Don’t know if there was any pressure from Decca on its subsidiaries, but Argo took to the ‘World of …” enterprise more wholeheartedly than sister labels L’Oiseau Lyre or Deram, and was rewarded at least on one occasion. After the June 1969 flurry of consumer interest, the only other ‘World of’ album to dent the UK LP charts was an Argo sampler of Christmas songs by the choir of St John’s College Cambridge, dug out of the vaults in time for the seasonal spending spree in December 1971.

~ by folkcatalogue on September 14, 2010.

11 Responses to “(1971) Various Artists – The World of the Very Young”

  1. Hello there.

    Many thanks for putting up this information about both The World Of The Very Young LP and the World Of Series in general

    I have the cassette versions of the World Of Val Donican(Volume 1) and The World Of Johan Strauss. Do you have any idea if these would have also been reissued with the vinyl version coming out first? The Val Donican cassette(which is actually playing on my stereo right now) has a yellow label whilst the Strauss one has a white label with blue and red writing. Makes me wonder if that was a later issue.

    I often see the first Val Donican LP lurking around in charity shops. Some stereo and some mono copies. But since I purchased the cassette back in May 2007, I’ve not come across another copy since.

  2. Thanks for posting this information. My parents bought this before I was born, perhaps second hand, and gave it to my sister and me to play on our plastic record player. We were kids at the time and it’s never had its sleeve, so as you can imagine it has become very noisy.

    I only rediscovered it when my nephew was born (sis doesn’t appear interested) but it is nice to find out more about Argo and who read these particular poems as PW’s accent is much like mine, GW’s more so; “Dobbin” and “Nicholas Nye” are also my favourites among the readings. The arrangement of “The Owl and the Pussycat” is delightful.

    Nowadays however I can’t listen to Band Two without hearing “Don’t you GOTO near the C”; I may write alternative verses someday…

  3. Hi Greg.

    Glad to hear that you have also enjoyed this album. I only got my tape copy back in April 2009 from a car boot sale. I hadn’t heard of this album before and wasn’t sure what to expect but it really grew on me.

    Personally I’ve got used to the cassette running order with The Snail following Aiken Drum on Side One and Fire Down Below opening Side 2. To be honest I prefer it that way.

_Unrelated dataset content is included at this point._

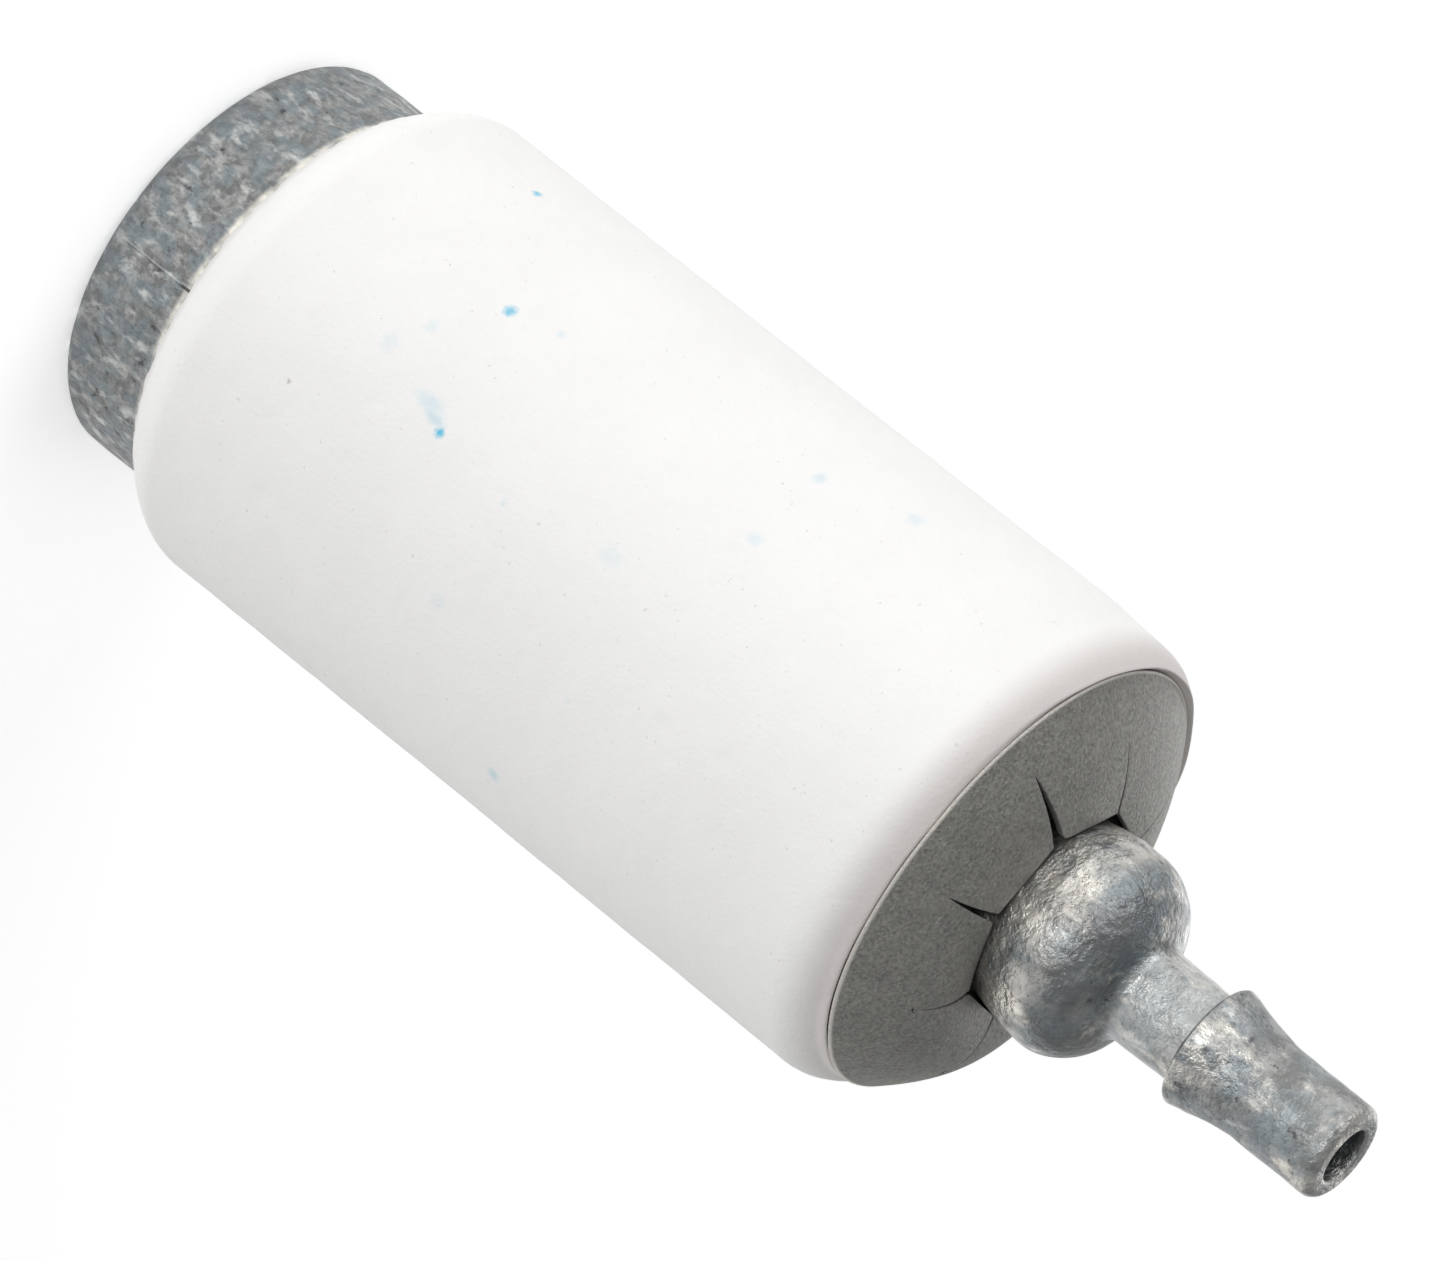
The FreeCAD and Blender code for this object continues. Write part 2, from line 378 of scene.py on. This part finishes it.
def make_washer():
    """The dished washer, as a sheet with slits that is then given its thickness."""
    mesh = bpy.data.meshes.new("washer_plate")
    build = bmesh.new()
    for index in range(len(SLITS)):
        tongue(build, index)
    bmesh.ops.remove_doubles(build, verts=build.verts, dist=0.002)
    bmesh.ops.recalc_face_normals(build, faces=build.faces)
    if sum(face.normal.z for face in build.faces) < 0:
        bmesh.ops.reverse_faces(build, faces=build.faces)
    build.to_mesh(mesh)
    build.free()
    piece = mesh_object("washer_plate", mesh)
    plate = piece.modifiers.new("thickness", "SOLIDIFY")
    plate.thickness = WASHER_THICKNESS * MM
    plate.offset = -1
    edges = piece.modifiers.new("edges", "BEVEL")
    edges.width = 0.035 * MM
    edges.segments = 2
    edges.limit_method = "ANGLE"
    edges.angle_limit = math.radians(50)
    return piece


# Materials

def new_material(name):
    material = bpy.data.materials.new(name)
    material.use_nodes = True
    return material, material.node_tree.nodes, material.node_tree.links


def object_coords(nodes, links):
    """Object coordinates in millimetres."""
    coords = nodes.new("ShaderNodeTexCoord")
    scaled = nodes.new("ShaderNodeVectorMath")
    scaled.operation = "SCALE"
    scaled.inputs["Scale"].default_value = 1 / MM
    links.new(coords.outputs["Object"], scaled.inputs[0])
    return scaled.outputs["Vector"]


def remap(nodes, links, value, low, high, curve="LINEAR", to_low=0.0, to_high=1.0):
    """A value taken from between low and high to between two others, by default 0 and 1."""
    node = nodes.new("ShaderNodeMapRange")
    node.interpolation_type = curve
    node.inputs["From Min"].default_value = low
    node.inputs["From Max"].default_value = high
    node.inputs["To Min"].default_value = to_low
    node.inputs["To Max"].default_value = to_high
    links.new(value, node.inputs["Value"])
    return node.outputs["Result"]


def math_node(nodes, links, operation, first, second):
    """One Math node; each input is a number or a socket."""
    node = nodes.new("ShaderNodeMath")
    node.operation = operation
    for socket, value in zip(node.inputs, (first, second)):
        if isinstance(value, (int, float)):
            socket.default_value = value
        else:
            links.new(value, socket)
    return node.outputs["Value"]


def vector_node(nodes, links, operation, first, second, output="Vector"):
    """One Vector Math node on a socket and a constant vector."""
    node = nodes.new("ShaderNodeVectorMath")
    node.operation = operation
    links.new(first, node.inputs[0])
    node.inputs[1].default_value = second
    return node.outputs[output]


def noise_mask(nodes, links, where, size, low, high, detail=4.0, stretch=None):
    """A 0 to 1 mask from noise with lumps of about this size, cut between low and high."""
    if stretch:
        mapping = nodes.new("ShaderNodeMapping")
        mapping.inputs["Scale"].default_value = stretch
        links.new(where, mapping.inputs["Vector"])
        where = mapping.outputs["Vector"]
    texture = nodes.new("ShaderNodeTexNoise")
    texture.inputs["Scale"].default_value = 1 / size
    texture.inputs["Detail"].default_value = detail
    texture.inputs["Roughness"].default_value = 0.6
    links.new(where, texture.inputs["Vector"])
    return remap(nodes, links, texture.outputs["Fac"], low, high)


def mix(nodes, links, mask, first, second):
    """Blend two colours, each a tuple or a socket, by a mask."""
    blend = nodes.new("ShaderNodeMix")
    blend.data_type = "RGBA"
    links.new(mask, blend.inputs["Factor"])
    for socket, value in ((blend.inputs["A"], first), (blend.inputs["B"], second)):
        if isinstance(value, tuple):
            socket.default_value = (*value, 1)
        else:
            links.new(value, socket)
    return blend.outputs["Result"]


def tint(nodes, links, colour, mask, strength, tone):
    """Lay a tone over a colour where the mask says, at a strength from 0 to 1."""
    return mix(nodes, links, math_node(nodes, links, "MULTIPLY", mask, strength), colour, tone)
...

  4. Hello, I am trying to find out more information about esme lewis? Can anyone help?

  5. Hi All

    We had this tape when I was very young. I have just had a baby and find myself singing the songs. I would love a copy to hear again and play to her. Ours was lost in the mists of time. Does anyone have ideas about how to get one.

  6. I have searched and serached for this album. We also had this when I was growing up in the 70s and I would listen to it with my brother and sisters who also remember the album. We lost our original vinyl copy years ago, but would love to hear it again. Where would we be able to get a copy from? Would you be happy for me to get a copy from your version?
    Thank you,
    Jude.

  7. I would also love a copy of The World Of The Very Young. How can I get one?
    Thank you very much for your help.

    Jude

  8. This is my third attempt to leave a comment, hopefully I will have some luck this time. i have a copy of this album and will happily provide a quality scan of the cover for use on your site. I can also provide covers scans for some of the Arthur Wragg illustrated albums and others in the Argo ‘World of… ‘ issues.
    I appreciate all your work on this fascinating site so would be glad of the opportunity of assisting.
    Martin

    • cheers for persisting, Martin, and I’m sorry to have been absent from the site (and the associated email address) for so long. A scan would be cool. What have you got of the Arthur Wragg albums? And the World of … ? The blog is sadly abandoned at the mo, though i hope i can find time to pick it up again in the future. Thanks for your kind words. Best

      • Wragg covers in my collection are Stainer’s Crucifixion, Williams’ A Boy Growing Up and the Shakespeare’s Richard III, Henry V, Hamlet and Macbeth. Most of my ‘World of…’ records are the Decca titles you dismiss elsewhere in your blog (but for me they are valuable documents of social/cultural historical importance – and they only cost 50p in charity shops), the Argo titles I have are …Very Young, …Children, …Folk, …The Yetties, …Stanley Holloway, …Christmas, and a few other classical releases. Other Argo records are 4 by The Yetties, Talisman Primrose Dreams, MacColl & Seeger The Paper Stage 2, and assorted classical. Let me know if you would like cover scans and how I can get them to you.